| MATERIAL SHOWN |

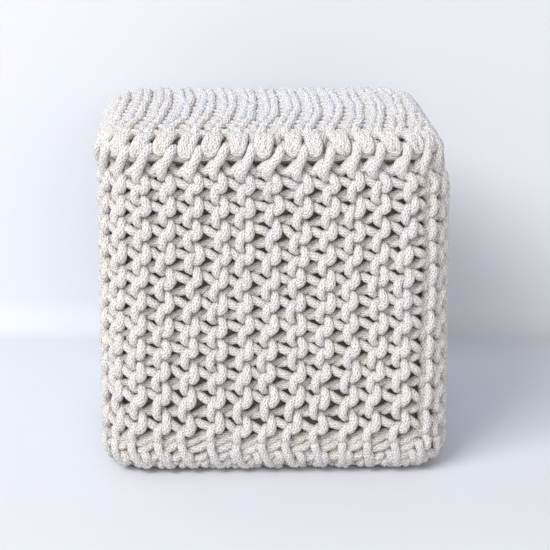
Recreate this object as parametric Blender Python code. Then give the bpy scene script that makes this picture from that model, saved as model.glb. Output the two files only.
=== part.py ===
"""Knitted cube pouf: a filled cube, about 40 cm each way, covered in knitted cotton cord.

The sides are one long strip whose ridges stand upright, closed by a chained seam at one corner.
A square panel with ridges from front to back closes the top, and another closes the underside.
Overcast stitches of the same cord join both panels to the strip.
"""
import bpy
import numpy as np

# Driving sizes, in metres
HEIGHT = 0.402
TOP_HALF = 0.198
BASE_HALF = 0.204
CORNER_ROUND = 0.056
TOP_ROUND = 0.033
BASE_ROUND = 0.044
RIDGES_PER_SIDE = 13
TOP_RIDGES = 15
RIDGE_DEPTH = 0.007
GAP = 0.0003

# Heights where one piece ends and the next begins
BASE_PANEL_TOP = 0.019
BAND_LOW = 0.050
BAND_HIGH = 0.350
TOP_PANEL_LOW = 0.383

# How far each panel's edge lies inside the crests of the sides
TOP_PANEL_INSET = 0.005
BASE_PANEL_INSET = 0.010

# The rebates in the filled band that the seams lie in
TOP_REBATE = 0.012
BASE_REBATE = 0.022
CORNER_GROOVE = 0.012
CORNER_RIDGE = 6

# The stitches of the seams
SEAM_RELIEF = 0.005
TOP_SEAM_LEAN = 0.40
BASE_SEAM_LEAN = 0.30
CORNER_LOOPS = 12
CORNER_LOOP_RELIEF = 0.004
CORNER_SEAM_HALF = 0.34

# How far the top panel's ridges sway sideways between its front and its back
TOP_SWAY = 0.012

POINTS_PER_RIDGE = 5
POINTS_PER_STITCH = 3
RINGS_PER_LOOP = 4
PANEL_ROWS = 13

RIDGES_ROUND = 4 * RIDGES_PER_SIDE

COTTON = (0.78, 0.76, 0.73, 1.0)
SEAM_COTTON = (0.74, 0.72, 0.69, 1.0)


def cotton_material(name, colour):
    """A matt undyed cotton."""
    material = bpy.data.materials.new(name)
    material.use_nodes = True
    shader = material.node_tree.nodes["Principled BSDF"]
    shader.inputs["Base Color"].default_value = colour
    shader.inputs["Roughness"].default_value = 0.9
    shader.inputs["Metallic"].default_value = 0.0
    return material


def half_width(z):
    """Half the width across the crests at height z: the sides lean in a little going up."""
    return BASE_HALF + (TOP_HALF - BASE_HALF) * z / HEIGHT


def round_the_sides(ridge, inset, z):
    """Points on a rounded square, and their outward directions.

    The place along the square is counted in ridges, from the middle of the front towards +X and
    so round, and each side takes an equal count. The square is half_width(z) less the inset.
    """
    half = half_width(z) - inset
    radius = np.maximum(CORNER_ROUND - inset, CORNER_ROUND / 2)
    straight = half - radius
    quarter = 2 * straight + radius * np.pi / 2
    side = np.floor(ridge / RIDGES_PER_SIDE + 0.5)
    along = (ridge / RIDGES_PER_SIDE - side) * quarter
    turn = np.maximum(np.abs(along) - straight, 0) / radius
    x = np.sign(along) * (np.minimum(np.abs(along), straight) + radius * np.sin(turn))
    y = -straight - radius * np.cos(turn)
    out_x = np.sign(along) * np.sin(turn)
    out_y = -np.cos(turn)
    spin = side * np.pi / 2
    place = np.stack([x * np.cos(spin) - y * np.sin(spin), x * np.sin(spin) + y * np.cos(spin)], -1)
    out = np.stack([out_x * np.cos(spin) - out_y * np.sin(spin),
                    out_x * np.sin(spin) + out_y * np.cos(spin)], -1)
    return place, out


def ring_points(ridge, inset, z):
    """The same points at height z, as a row of 3-D points."""
    ridge, inset, z = np.broadcast_arrays(ridge, inset, z)
    place, _ = round_the_sides(ridge, inset, z)
    return np.concatenate([place, z[..., None]], -1)


def ridge_relief(ridge):
    """How far the surface lies below the crests: a cosine wave with a crest on each whole number."""
    return RIDGE_DEPTH * (1 - np.cos(2 * np.pi * ridge)) / 2


def make_object(name, points, faces, material, collection):
    """A mesh object from rows of points and lists of corner numbers, its faces turned outward."""
    mesh = bpy.data.meshes.new(name)
    mesh.from_pydata(points.tolist(), [], faces)
    mesh.materials.append(material)
    mesh.validate()
    mesh.shade_smooth()
    mesh.set_sharp_from_angle(angle=np.radians(40))
    thing = bpy.data.objects.new(name, mesh)
    collection.objects.link(thing)
    return thing


def loft_faces(rows, columns, rows_close):
    """Quads between rows of points whose columns close on themselves."""
    faces = []
    last = rows if rows_close else rows - 1
    for i in range(last):
        for j in range(columns):
            right = (j + 1) % columns
            up = (i + 1) % rows
            faces.append((i * columns + j, i * columns + right, up * columns + right, up * columns + j))
    return faces


def side_band(material, collection):
    """The filled strip: ridged sides between two plain rebates, with a groove at one corner."""
    ridge = np.arange(RIDGES_ROUND * POINTS_PER_RIDGE) / POINTS_PER_RIDGE
    relief = ridge_relief(ridge)
    relief[np.abs(ridge - CORNER_RIDGE) < 0.5] = CORNER_GROOVE
    sections = [
        (BASE_PANEL_TOP + GAP, BASE_REBATE),
        (BAND_LOW, BASE_REBATE),
        (BAND_LOW, relief),
        (BAND_HIGH, relief),
        (BAND_HIGH, TOP_REBATE),
        (TOP_PANEL_LOW - GAP, TOP_REBATE),
    ]
    rows = [ring_points(ridge, inset, z) for z, inset in sections]
    count = len(ridge)
    faces = loft_faces(len(rows), count, False)
    faces.append(tuple(range(count - 1, -1, -1)))
    faces.append(tuple(range((len(rows) - 1) * count, len(rows) * count)))
    make_object("side_band", np.concatenate(rows), faces, material, collection)


def joining_seam(name, section, lean, material, collection):
    """A closed ring of slanted stitches.

    The section is a loop of (height, inset, relief share) rows, anticlockwise seen with the
    outside on the right. Each stitch is a bump that leans along the edge as it rises.
    """
    stitch = np.arange(RIDGES_ROUND * POINTS_PER_STITCH) / POINTS_PER_STITCH
    bump = SEAM_RELIEF * (1 - np.cos(2 * np.pi * stitch)) / 2
    low = min(z for z, _, _ in section)
    high = max(z for z, _, _ in section)
    rows = []
    for z, inset, share in section:
        slide = lean * (z - low) / (high - low) * share
        rows.append(ring_points(stitch + slide, inset + bump * share, z))
    faces = loft_faces(len(rows), len(stitch), True)
    make_object(name, np.concatenate(rows), faces, material, collection)


def corner_seam(material, collection):
    """The chain of long loops that closes the strip, lying in the groove of the filled band."""
    levels = np.linspace(BAND_LOW + GAP, BAND_HIGH - GAP, CORNER_LOOPS * RINGS_PER_LOOP + 1)
    loop = np.linspace(0, CORNER_LOOPS, len(levels))
    swell = (1 - np.cos(2 * np.pi * loop)) / 2
    floor = CORNER_GROOVE - GAP
    step = 1 / POINTS_PER_RIDGE
    section = [
        (-CORNER_SEAM_HALF, floor / 2, 0.0),
        (-step, CORNER_LOOP_RELIEF / 4, 1.0),
        (0.0, 0.0, 1.0),
        (step, CORNER_LOOP_RELIEF / 4, 1.0),
        (CORNER_SEAM_HALF, floor / 2, 0.0),
        (CORNER_SEAM_HALF, floor, 0.0),
        (step, floor, 0.0),
        (0.0, floor, 0.0),
        (-step, floor, 0.0),
        (-CORNER_SEAM_HALF, floor, 0.0),
    ]
    place = np.array([row[0] for row in section])
    inset = np.array([row[1] for row in section])
    share = np.array([row[2] for row in section])
    rows = []
    for z, part in zip(levels, swell):
        depth = inset + CORNER_LOOP_RELIEF * (1 - part) * share
        rows.append(ring_points(CORNER_RIDGE + place, depth, z))
    count = len(section)
    faces = loft_faces(len(rows), count, False)
    faces.append(tuple(range(count - 1, -1, -1)))
    faces.append(tuple(range((len(rows) - 1) * count, len(rows) * count)))
    make_object("corner_seam", np.concatenate(rows), faces, material, collection)


def knit_panel(name, ridges, edge_inset, edge_round, flat_z, sway, material, collection):
    """A square panel with rounded rims, its ridges running from front to back.

    The outer face follows the pouf's rounded edge and lies flat inside it. Each ridge has a flat
    crest, and its ends are scalloped at the front and the back. The inner face is flat.
    """
    top = flat_z > HEIGHT / 2
    outer_z = HEIGHT if top else 0.0
    up = 1 if top else -1
    half = half_width(outer_z)
    pitch = 2 * (half - edge_inset) / ridges
    steps = np.array([-0.35, -0.15, 0.15, 0.35, 0.5])
    lowered = np.array([0.5, 0.0, 0.0, 0.5, 1.0])
    middle = (ridges - 1) / 2
    ridge = (np.arange(ridges)[:, None] - middle + steps).ravel()
    ridge = np.concatenate([[-ridges / 2], ridge])
    depth = np.concatenate([[1.0], np.tile(lowered, ridges)]) * RIDGE_DEPTH
    across = ridge * pitch
    straight = half - CORNER_ROUND
    corner = CORNER_ROUND - edge_inset
    past = np.clip(np.abs(across) - straight, 0, corner)
    reach = straight + np.sqrt(corner ** 2 - past ** 2)
    row = np.sin(np.linspace(-np.pi / 2, np.pi / 2, PANEL_ROWS))
    x = np.broadcast_to(across[:, None], (len(across), PANEL_ROWS)).copy()
    y = reach[:, None] * row[None, :]
    over_x = np.maximum(np.abs(x) - straight, 0)
    over_y = np.maximum(np.abs(y) - straight, 0)
    from_edge = CORNER_ROUND - np.hypot(over_x, over_y)
    inside = np.minimum(half - np.maximum(np.abs(x), np.abs(y)), from_edge)
    rim = np.clip(1 - inside / edge_round, 0, 1)
    drop = edge_round * (1 - np.sqrt(1 - rim ** 2))
    lift = np.clip((inside - edge_inset) / (edge_round - edge_inset), 0, 1)
    z = outer_z - up * (drop + depth[:, None] * lift)
    y -= np.sign(y) * depth[:, None] * (1 - lift) * (np.abs(row) > 0.5)
    travel = (row + 1) / 2
    lean = 1 - ((travel - 0.55) / 0.55) ** 2
    x += sway * lean[None, :] * (1 - (x / half) ** 4)
    points = np.stack([x, y, z], -1).reshape(-1, 3)
    columns, rows = x.shape
    index = np.arange(columns * rows).reshape(columns, rows)
    rim_loop = np.concatenate([index[:, 0], index[-1, 1:], index[-2::-1, -1], index[0, -2:0:-1]])
    wall = points[rim_loop].copy()
    wall[:, 2] = flat_z
    inner = np.arange(len(rim_loop)) + len(points)
    faces = []
    for i in range(columns - 1):
        for j in range(rows - 1):
            faces.append((index[i, j], index[i + 1, j], index[i + 1, j + 1], index[i, j + 1]))
    count = len(rim_loop)
    for i in range(count):
        after = (i + 1) % count
        faces.append((rim_loop[after], rim_loop[i], inner[i], inner[after]))
    faces.append(tuple(inner[::-1]))
    faces = [tuple(int(corner) for corner in face) for face in faces]
    if not top:
        faces = [face[::-1] for face in faces]
    make_object(name, np.concatenate([points, wall]), faces, material, collection)


for old in list(bpy.data.objects):
    bpy.data.objects.remove(old, do_unlink=True)

pouf = bpy.data.collections.new("knitted_cube_pouf")
bpy.context.scene.collection.children.link(pouf)
knit = cotton_material("knitted_cord", COTTON)
joining = cotton_material("joining_cord", SEAM_COTTON)

side_band(knit, pouf)
knit_panel("top_panel", TOP_RIDGES, TOP_PANEL_INSET, TOP_ROUND, TOP_PANEL_LOW, TOP_SWAY, knit, pouf)
knit_panel("bottom_panel", RIDGES_PER_SIDE, BASE_PANEL_INSET, BASE_ROUND, BASE_PANEL_TOP, 0.0, knit, pouf)

top_section = [
    (BAND_HIGH + GAP, TOP_REBATE - GAP, 0.0),
    (BAND_HIGH + GAP, 0.003, 1.0),
    (0.357, 0.000, 1.0),
    (0.368, 0.000, 1.0),
    (0.378, 0.001, 1.0),
    (TOP_PANEL_LOW - GAP, 0.003, 1.0),
    (TOP_PANEL_LOW - GAP, TOP_REBATE - GAP, 0.0),
]
joining_seam("top_seam", top_section, TOP_SEAM_LEAN, joining, pouf)

base_section = [
    (BASE_PANEL_TOP + GAP, BASE_REBATE - GAP, 0.0),
    (BASE_PANEL_TOP + GAP, 0.008, 1.0),
    (0.027, 0.004, 1.0),
    (0.036, 0.001, 1.0),
    (0.044, 0.000, 1.0),
    (BAND_LOW - GAP, 0.003, 1.0),
    (BAND_LOW - GAP, BASE_REBATE - GAP, 0.0),
]
joining_seam("bottom_seam", base_section, BASE_SEAM_LEAN, joining, pouf)

corner_seam(joining, pouf)
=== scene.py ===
"""A knitted cube pouf, 40 cm each way: every stitch of its cord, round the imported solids."""
import bpy
import numpy as np
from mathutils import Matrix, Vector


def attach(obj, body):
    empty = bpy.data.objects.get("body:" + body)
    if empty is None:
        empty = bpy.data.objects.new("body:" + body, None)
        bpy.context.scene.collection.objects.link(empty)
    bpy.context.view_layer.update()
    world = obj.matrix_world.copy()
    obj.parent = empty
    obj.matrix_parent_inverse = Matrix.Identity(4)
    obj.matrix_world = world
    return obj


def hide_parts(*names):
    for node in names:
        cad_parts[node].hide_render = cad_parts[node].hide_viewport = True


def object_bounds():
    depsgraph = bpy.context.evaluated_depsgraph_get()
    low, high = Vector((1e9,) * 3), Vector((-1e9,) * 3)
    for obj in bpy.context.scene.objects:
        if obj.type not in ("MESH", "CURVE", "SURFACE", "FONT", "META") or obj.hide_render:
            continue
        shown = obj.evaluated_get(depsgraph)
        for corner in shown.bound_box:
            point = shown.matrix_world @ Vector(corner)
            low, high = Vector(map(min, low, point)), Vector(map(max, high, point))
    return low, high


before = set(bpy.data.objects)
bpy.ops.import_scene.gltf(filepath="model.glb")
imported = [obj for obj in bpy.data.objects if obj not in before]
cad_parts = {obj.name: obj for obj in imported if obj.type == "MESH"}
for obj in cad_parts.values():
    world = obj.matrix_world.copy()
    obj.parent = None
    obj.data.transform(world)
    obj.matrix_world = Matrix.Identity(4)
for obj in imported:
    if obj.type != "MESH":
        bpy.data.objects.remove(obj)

cad_box = [list(corner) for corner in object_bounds()]

# The camera
# It stands a little above the pouf and very slightly to its left, far enough back for a long lens.
LENS_MM = 91.0
SENSOR_MM = 36.0
CAMERA_REACH = 1.750
CAMERA_TILT = np.radians(15.07)
CAMERA_TURN = np.radians(1.2)
AIM_X = 0.0042
AIM_HEIGHT = 0.187

lens = bpy.data.cameras.new("camera")
lens.lens = LENS_MM
lens.sensor_width = SENSOR_MM
camera = bpy.data.objects.new("camera", lens)
bpy.context.scene.collection.objects.link(camera)
level_reach = CAMERA_REACH * np.cos(CAMERA_TILT)
camera.location = (AIM_X - level_reach * np.sin(CAMERA_TURN), -level_reach * np.cos(CAMERA_TURN),
                   AIM_HEIGHT + CAMERA_REACH * np.sin(CAMERA_TILT))
camera.rotation_euler = (np.pi / 2 - CAMERA_TILT, 0.0, -CAMERA_TURN)
bpy.context.scene.camera = camera

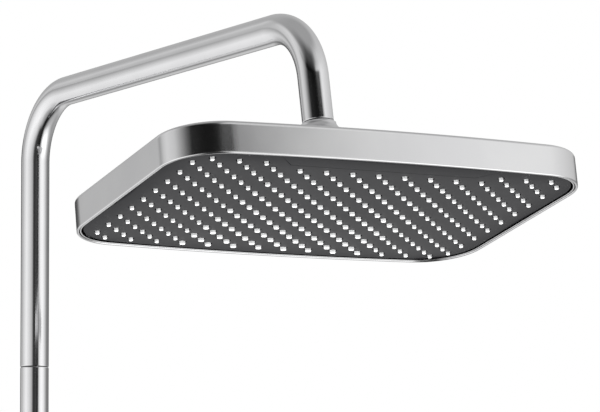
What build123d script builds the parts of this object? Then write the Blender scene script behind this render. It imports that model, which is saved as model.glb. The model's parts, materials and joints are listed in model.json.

| EXERCISE DIRECTIONS |
Print, from the entries above, the line with "TOP_SEAM_LEAN, joining, pouf)", the line with "in imported if" and all lines between them, exactly and with nothing else.

| WRITTEN REPLY |
joining_seam("top_seam", top_section, TOP_SEAM_LEAN, joining, pouf)

base_section = [
    (BASE_PANEL_TOP + GAP, BASE_REBATE - GAP, 0.0),
    (BASE_PANEL_TOP + GAP, 0.008, 1.0),
    (0.027, 0.004, 1.0),
    (0.036, 0.001, 1.0),
    (0.044, 0.000, 1.0),
    (BAND_LOW - GAP, 0.003, 1.0),
    (BAND_LOW - GAP, BASE_REBATE - GAP, 0.0),
]
joining_seam("bottom_seam", base_section, BASE_SEAM_LEAN, joining, pouf)

corner_seam(joining, pouf)
=== scene.py ===
"""A knitted cube pouf, 40 cm each way: every stitch of its cord, round the imported solids."""
import bpy
import numpy as np
from mathutils import Matrix, Vector


def attach(obj, body):
    empty = bpy.data.objects.get("body:" + body)
    if empty is None:
        empty = bpy.data.objects.new("body:" + body, None)
        bpy.context.scene.collection.objects.link(empty)
    bpy.context.view_layer.update()
    world = obj.matrix_world.copy()
    obj.parent = empty
    obj.matrix_parent_inverse = Matrix.Identity(4)
    obj.matrix_world = world
    return obj


def hide_parts(*names):
    for node in names:
        cad_parts[node].hide_render = cad_parts[node].hide_viewport = True


def object_bounds():
    depsgraph = bpy.context.evaluated_depsgraph_get()
    low, high = Vector((1e9,) * 3), Vector((-1e9,) * 3)
    for obj in bpy.context.scene.objects:
        if obj.type not in ("MESH", "CURVE", "SURFACE", "FONT", "META") or obj.hide_render:
            continue
        shown = obj.evaluated_get(depsgraph)
        for corner in shown.bound_box:
            point = shown.matrix_world @ Vector(corner)
            low, high = Vector(map(min, low, point)), Vector(map(max, high, point))
    return low, high


before = set(bpy.data.objects)
bpy.ops.import_scene.gltf(filepath="model.glb")
imported = [obj for obj in bpy.data.objects if obj not in before]
cad_parts = {obj.name: obj for obj in imported if obj.type == "MESH"}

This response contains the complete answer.